**Set problem**.
Reproduce each line of the listing exactly.

# # # #

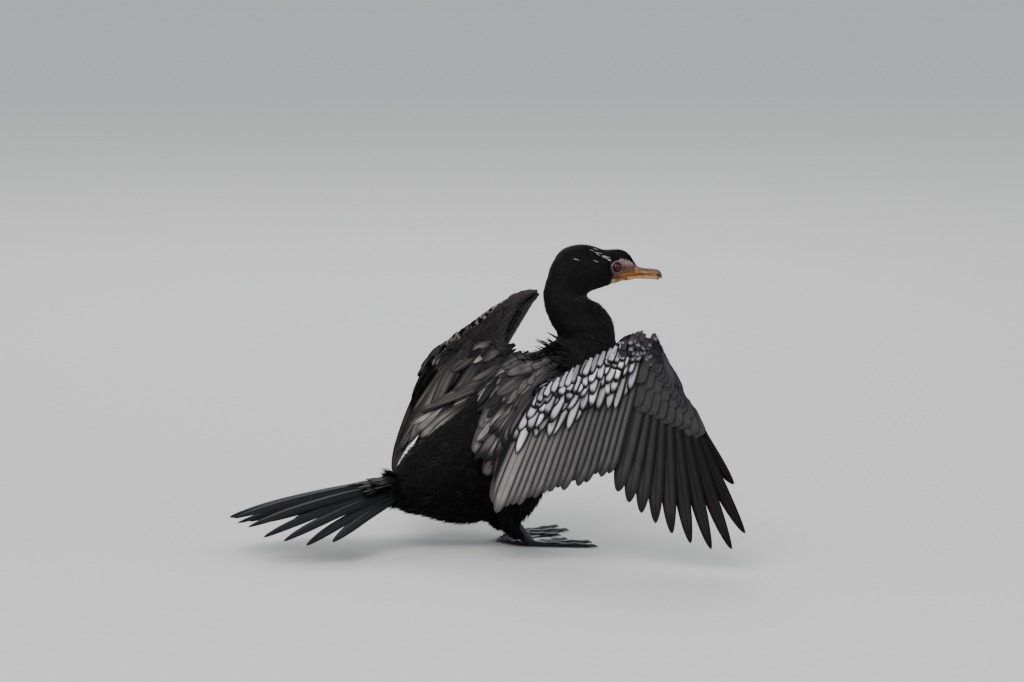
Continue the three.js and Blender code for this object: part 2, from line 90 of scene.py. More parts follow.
def make(name, verts, faces, material, tint=None, vane=None, bake=None):
    """A mesh object from arrays in millimetres. Faces is a list of index arrays."""
    mesh = bpy.data.meshes.new(name)
    verts = (np.asarray(verts, float) + SHIFT) / 1000
    mesh.vertices.add(len(verts))
    mesh.vertices.foreach_set("co", verts.astype(np.float32).ravel())
    sizes = np.concatenate([np.full(len(f), f.shape[1]) for f in faces])
    loops = np.concatenate([f.ravel() for f in faces]).astype(np.int32)
    mesh.loops.add(len(loops))
    mesh.loops.foreach_set("vertex_index", loops)
    mesh.polygons.add(len(sizes))
    starts = np.concatenate([[0], np.cumsum(sizes)[:-1]]).astype(np.int32)
    mesh.polygons.foreach_set("loop_start", starts)
    smooth(mesh)
    mesh.update(calc_edges=True)
    if bake is not None:
        lay_uv(mesh, "OFBake", bake, loops)
    if vane is not None:
        lay_uv(mesh, "vane", vane, loops)
    if tint is not None:
        lay_tint(mesh, tint)
    mesh.materials.append(material)
    piece = bpy.data.objects.new(name, mesh)
    bpy.context.scene.collection.objects.link(piece)
    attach(piece, "root")
    return piece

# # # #

**The reply**.
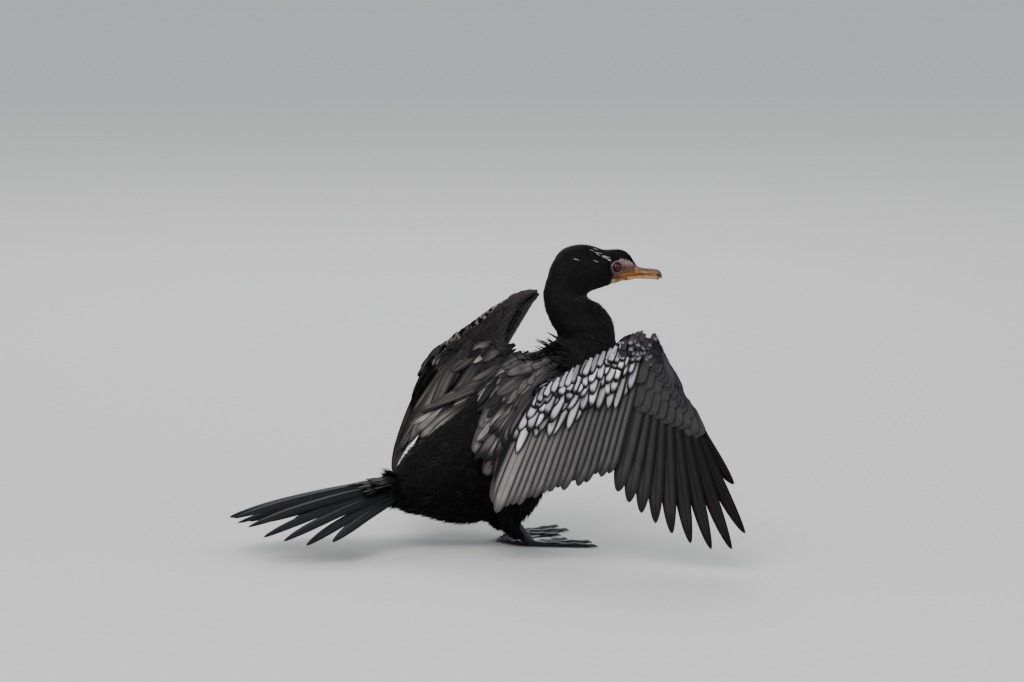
Continue the three.js and Blender code for this object: part 2, from line 90 of scene.py. More parts follow.
def make(name, verts, faces, material, tint=None, vane=None, bake=None):
    """A mesh object from arrays in millimetres. Faces is a list of index arrays."""
    mesh = bpy.data.meshes.new(name)
    verts = (np.asarray(verts, float) + SHIFT) / 1000
    mesh.vertices.add(len(verts))
    mesh.vertices.foreach_set("co", verts.astype(np.float32).ravel())
    sizes = np.concatenate([np.full(len(f), f.shape[1]) for f in faces])
    loops = np.concatenate([f.ravel() for f in faces]).astype(np.int32)
    mesh.loops.add(len(loops))
    mesh.loops.foreach_set("vertex_index", loops)
    mesh.polygons.add(len(sizes))
    starts = np.concatenate([[0], np.cumsum(sizes)[:-1]]).astype(np.int32)
    mesh.polygons.foreach_set("loop_start", starts)
    smooth(mesh)
    mesh.update(calc_edges=True)
    if bake is not None:
        lay_uv(mesh, "OFBake", bake, loops)
    if vane is not None:
        lay_uv(mesh, "vane", vane, loops)
    if tint is not None:
        lay_tint(mesh, tint)
    mesh.materials.append(material)
    piece = bpy.data.objects.new(name, mesh)
    bpy.context.scene.collection.objects.link(piece)
    attach(piece, "root")
    return piece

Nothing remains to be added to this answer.